* AIM OF THE TASK: Repeat the listing below in full, exactly as it stands.
─── INFORMATION SUPPLIED ───
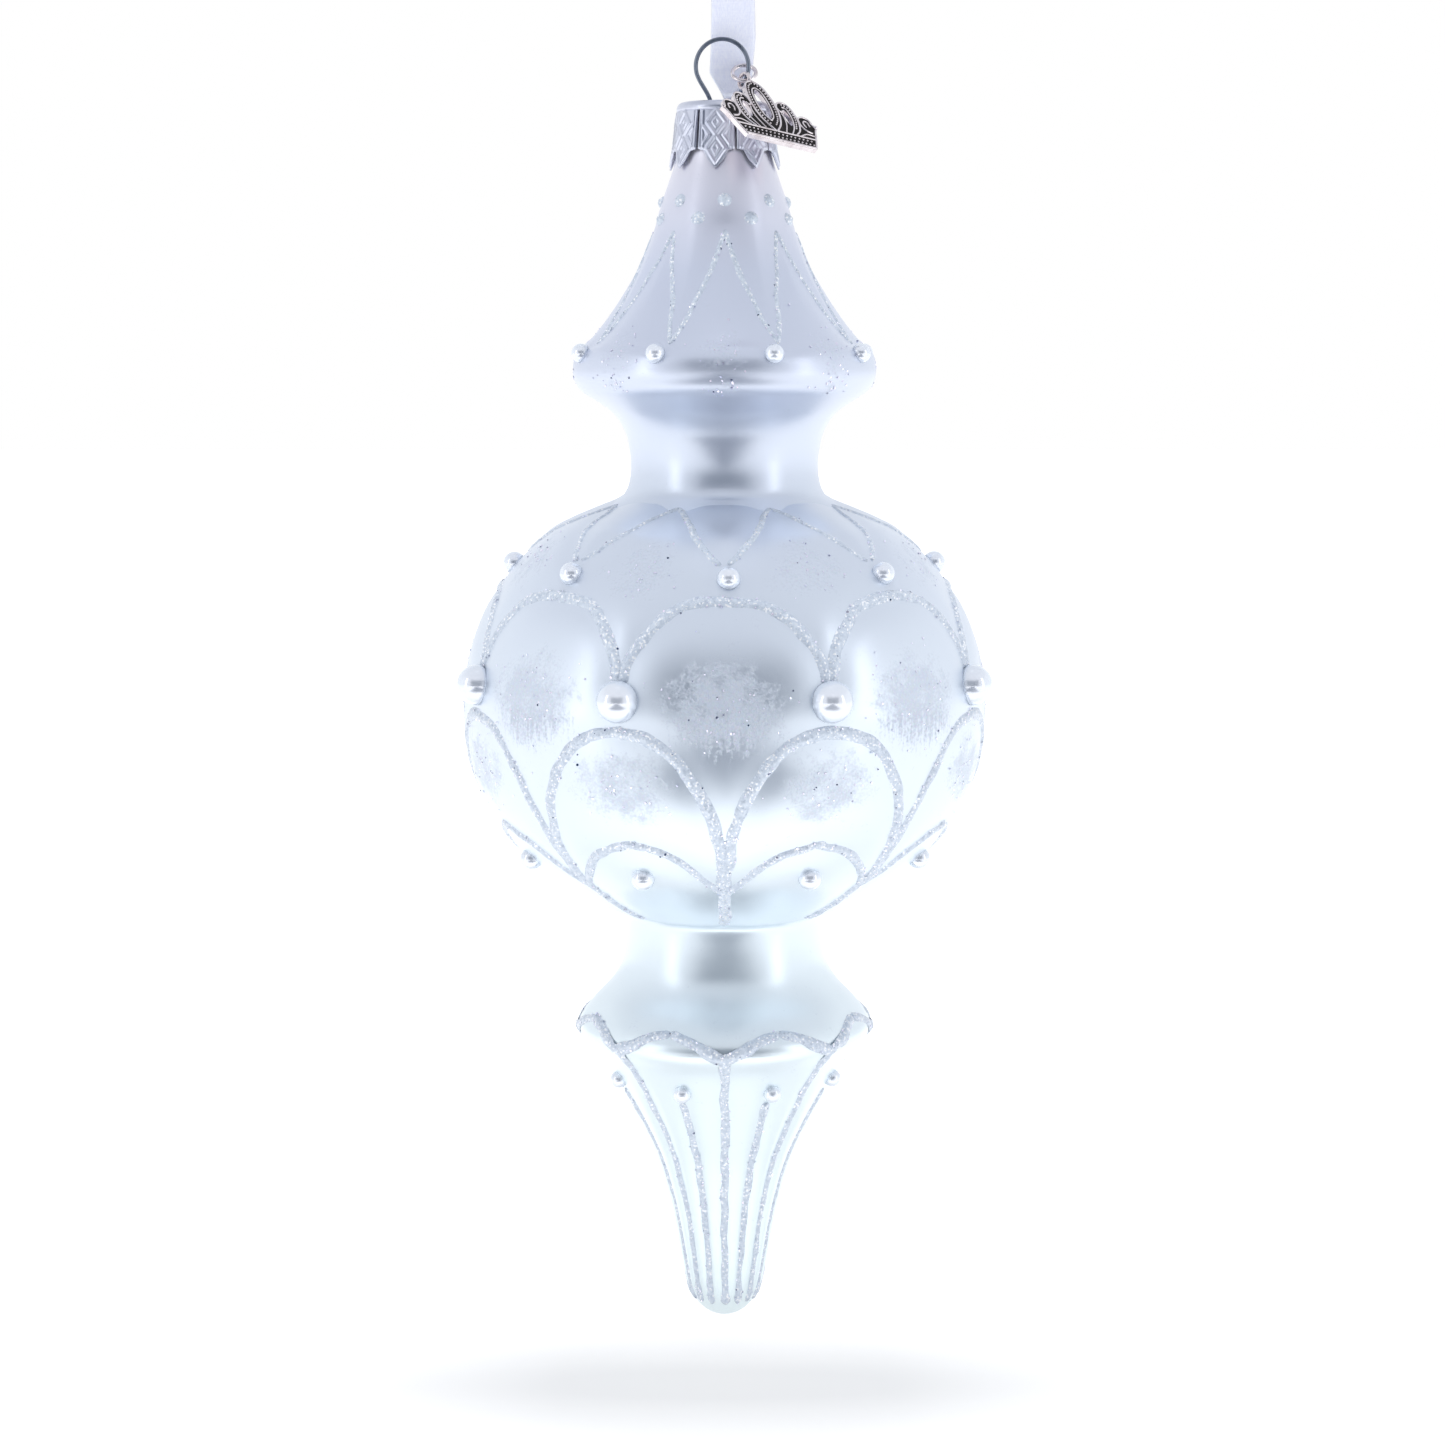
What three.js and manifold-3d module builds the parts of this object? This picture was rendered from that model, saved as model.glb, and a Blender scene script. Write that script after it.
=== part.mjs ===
// A blown glass icicle ornament: a cone, a ball and a fluted drop in one glass body, half pearls
// glued on in five rows, a stamped metal cap with a spring wire hanger, a crown charm on a jump
// ring, and the ribbon loop that the ornament hangs from.
// Millimetres, +Z up, -Y is the front. Heights are measured from the glass tip, and the origin is
// the middle of the ribbon's knot, which is what holds the ornament up.
import * as THREE from "three";
import { mergeVertices } from "three/addons/utils/BufferGeometryUtils.js";
import Module from "manifold-3d";

const wasm = await Module();
wasm.setup();

// Driving dimensions
const knotHeight = 205;
const glassWall = 1.0;
const glassSides = 36;
const pearlGap = 0.25;
const pearlsInRow = 8;
const capTop = 181.1;
const capThickness = 0.35;
const tabs = 8;
const tabTurn = -9.8;
const wireRadius = 0.4;
const eyeRadius = 3.8;
const eyeLean = 12;
const legHole = 1.9;
const legHoleRadius = 0.75;
const ribbonWidth = 6.35;
const ribbonThickness = 0.3;
const charmThickness = 0.9;
const charmHeight = 13.0;
const charmHalfBase = 6.45;
const bailRadius = 1.1;
const jumpRingRadius = 1.7;
const jumpRingTilt = 45;
const ringWire = 0.3;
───
* FINISHED TASK:
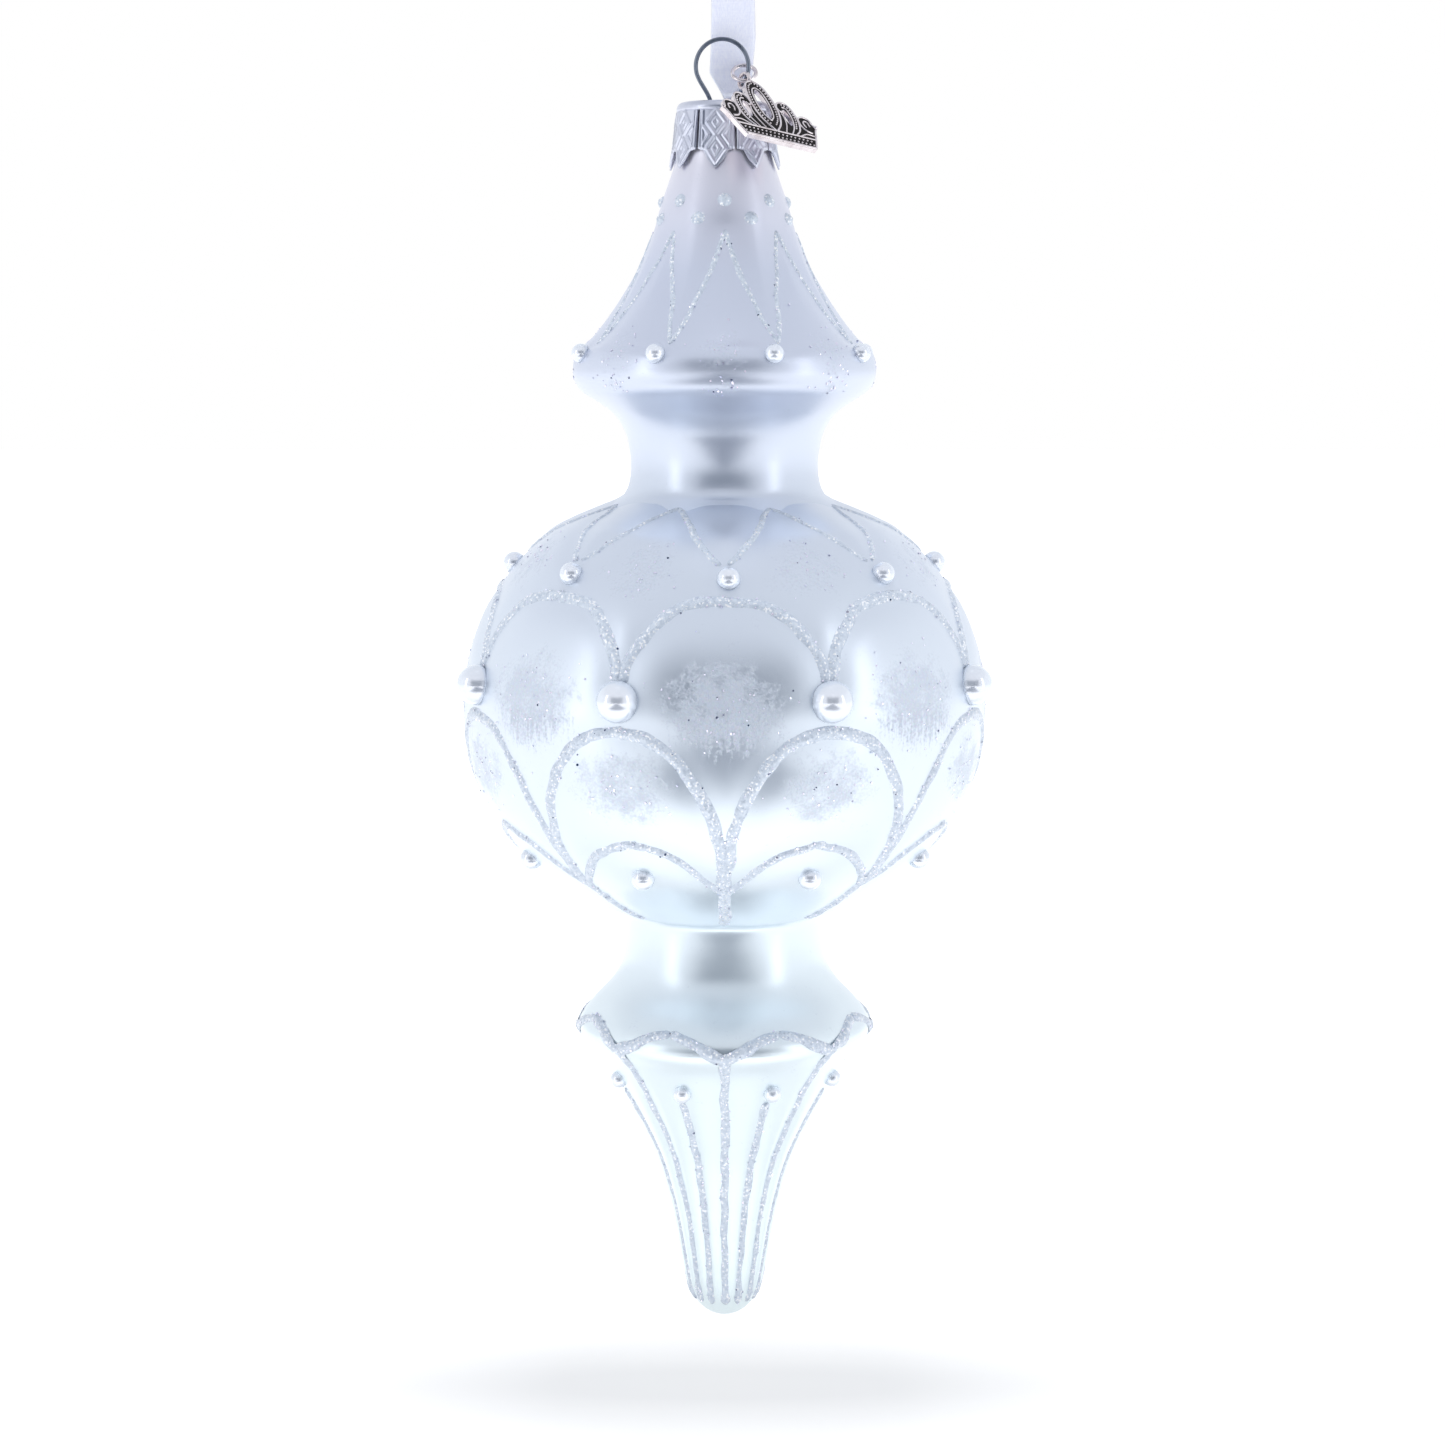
What three.js and manifold-3d module builds the parts of this object? This picture was rendered from that model, saved as model.glb, and a Blender scene script. Write that script after it.
=== part.mjs ===
// A blown glass icicle ornament: a cone, a ball and a fluted drop in one glass body, half pearls
// glued on in five rows, a stamped metal cap with a spring wire hanger, a crown charm on a jump
// ring, and the ribbon loop that the ornament hangs from.
// Millimetres, +Z up, -Y is the front. Heights are measured from the glass tip, and the origin is
// the middle of the ribbon's knot, which is what holds the ornament up.
import * as THREE from "three";
import { mergeVertices } from "three/addons/utils/BufferGeometryUtils.js";
import Module from "manifold-3d";

const wasm = await Module();
wasm.setup();

// Driving dimensions
const knotHeight = 205;
const glassWall = 1.0;
const glassSides = 36;
const pearlGap = 0.25;
const pearlsInRow = 8;
const capTop = 181.1;
const capThickness = 0.35;
const tabs = 8;
const tabTurn = -9.8;
const wireRadius = 0.4;
const eyeRadius = 3.8;
const eyeLean = 12;
const legHole = 1.9;
const legHoleRadius = 0.75;
const ribbonWidth = 6.35;
const ribbonThickness = 0.3;
const charmThickness = 0.9;
const charmHeight = 13.0;
const charmHalfBase = 6.45;
const bailRadius = 1.1;
const jumpRingRadius = 1.7;
const jumpRingTilt = 45;
const ringWire = 0.3;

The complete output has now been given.